If you did, please read it again and tell me where you got confused.
Signature

Roedy Green Canadian Mind Products
The Java Glossary
http://mindprod.com

Roedy Green - 07 Jan 2008 19:50 GMT
>So in theory, above code would write those 64000 bytes to a system in
>aprox the same amount of time as Buffered stream would, assuming no
>other thread blocks this output stream?
>I'm assuming this since:

yes. however this is still some overhead for each call to write to
copy the bytes to the buffer.  It has to check if the buffer is full
etc.
Signature

Roedy Green Canadian Mind Products
The Java Glossary
http://mindprod.com

Daniel Pitts - 07 Jan 2008 20:00 GMT
On Jan 7, 11:50 am, Roedy Green <see_webs...@mindprod.com.invalid>
wrote:
> On Mon, 7 Jan 2008 10:45:10 -0800 (PST), failure...@yahoo.co.uk wrote,
> quoted or indirectly quoted someone who said :
[quoted text clipped - 7 lines]
> copy the bytes to the buffer.  It has to check if the buffer is full
> etc.
Actually, the disk is constantly spinning, so if you don't write in a
complete block, the disk may pass the position you want it to write to
before you write, so it would in effect be in the *worst* position for
the write.

Not to mention that typically disk IO happens in Sectors or Clusters,
which are usually at least 512 bytes long.  Unless the OS itself does
some caching, writing one byte at a time is actually a read of 512
bytes, update of *that* buffer, and a write of 512 bytes.  As you can
imagine, this is highly inefficient.

Something else to note is that you're discussion so far has assumed
Disk IO operations, but there are other forms of IO, including network
IO.  Writing one byte at a time to a Socket stream can result in a lot
of overhead for the underlying protocols.  I think that TCP/IP has a
minimum of something like 38 bytes, not to mention the ethernet and OS
overhead.
failure_to@yahoo.co.uk - 07 Jan 2008 22:05 GMT
hello

> >a) So in essence, when flush() is called, buffered stream
> >calls underlying byte stream's write() and this write() method
[quoted text clipped - 6 lines]
>64K, you would get a physical write when you filled the first
>64K.

I realize that!

>Did you read my essay at http://mindprod.com/jgloss/buffer.html
>If you did, please read it again and tell me where you got
>confused.

I'm not sure how you got the impression that article  got me
confused?

> >So in theory, above code would write those 64000 bytes to a
> >system in aprox the same amount of time as Buffered stream
[quoted text clipped - 3 lines]
>to copy the bytes to the buffer.  It has to check if the buffer
>is full etc.

Are you talking about the code below or about buffered streams? I know
from your article that using buffers can cause some overhead due to
bytes being copied to buffer, but from my understanding fo object
doesn't buffer these bytes, but sends them directly to the system ... so
in theory ( well mine, much flawed theory )the below code should write
those bytes to the system faster than buffered stream would ( assuming
the disk isn't constantly spinning :) ... which apparently it is )

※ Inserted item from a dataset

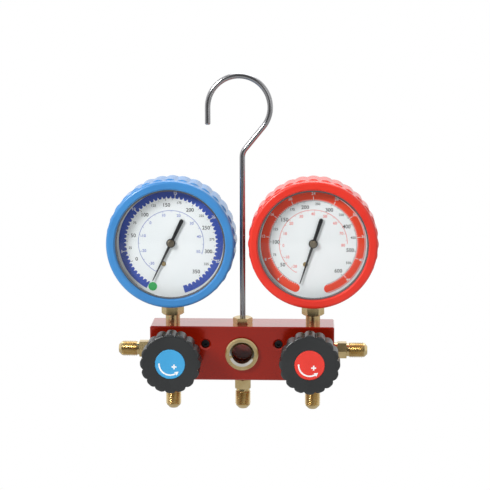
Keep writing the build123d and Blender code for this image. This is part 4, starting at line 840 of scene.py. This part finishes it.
@dataclass
class DialPrint:
    """The printing on one gauge's dial, laid on it in thin layers of ink.

    Sizes are in millimetres and angles in degrees, clockwise from the top.
    """

    side: Side
    band: tuple[float, float]  # inner and outer radius
    start: float  # of the band, in degrees clockwise from the top
    sweep: float
    band_scale: Scale  # white, on the band
    main_scale: Scale  # black, inside the band
    fine_scale: Scale  # pale, inside the fine circle
    fine_radius: float  # of the fine circle
    fine_start: float
    fine_sweep: float
    divisions: int = 10  # of the band, from one number to the next
    band_digits: DigitRow = DigitRow(-1.5, 2.0)  # along the band's outer edge
    low_teeth: MarkRow = MarkRow(0.45, 1.6, 1.9, corners=3)  # along the band's inner edge
    low_marks: MarkRow = MarkRow(-0.9, 0.55, 3.3)  # along the band's middle
    high_marks: MarkRow = MarkRow(1.2, 0.45, 2.6)  # along the band's inner edge
    high_divisions: MarkRow = MarkRow(0.35, 0.25, 1.0)  # and so down to the midway marks
    main_digits: DigitRow = DigitRow(-4.6, 2.6)
    midway_digits: DigitRow = DigitRow(-2.6, 1.7)
    main_marks: MarkRow = MarkRow(-0.9, 0.3, 1.4)
    midway_marks: MarkRow = MarkRow(-0.7, 0.2, 0.9)
    fine_marks: MarkRow = MarkRow(-0.6, 0.22, 1.2)  # along the fine circle
    fine_digits: DigitRow = DigitRow(-2.9, 2.0)
    fine_line: float = 0.17  # half the width of the fine circle
    rim_line: tuple[float, float] = (0.75, 0.45)  # in from the high band's outer edge
    rim_span: tuple[float, float] = (25.0, 139.0)  # its start and sweep
    foot_line: tuple[float, float] = (0.5, 0.3)  # in from the high band's inner edge
    rest_spot: tuple[float, float] = (34.0, -157.0)  # radius and angle of its middle
    rest_radius: float = 3.1
    gauge_spacing: float = 50.3
    gauge_rise: float = 59.2
    dial_face: float = 8.4
    layer: float = 0.04
    under: float = 0.8  # share of a layer at which the band's round ends slip under it

    def place(self, layers: float = 0.0) -> Matrix:
        """The dial's centre, a number of ink layers ahead of its face."""
        x = self.side.sign * self.gauge_spacing
        return facing_front(x, -(self.dial_face + layers * self.layer), self.gauge_rise)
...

FileOutputStream fo = new FileOutputStream( "A.txt" );
fo.write(byte_1);
fo.write(byte_2);
.
.
.
fo.write(byte_64000);

> Actually, the disk is constantly spinning, so if you don't write
> in a complete block, the disk may pass the position you want it
[quoted text clipped - 7 lines]
> write of 512 bytes.  As you can imagine, this is highly
> inefficient.

but if the disk wasn't constantly spinning then

FileOutputStream fo = new FileOutputStream( "A.txt" );
fo.write(byte_1);
fo.write(byte_2);
.
.
.
fo.write(byte_64000);

would be just as efficient as if buffered stream flushed those 64000
bytes?
Lew - 08 Jan 2008 01:41 GMT
Roedy Green wrote:
>> Did you read my essay at http://mindprod.com/jgloss/buffer.html
>> If you did, please read it again and tell me where you got
>> confused.

> I'm not sure how you got the impression that article  got me
> confused?

Perhaps it was your assertion that 64K individual writes of one byte would
proceed faster than a single write of 64K bytes that gave that impression.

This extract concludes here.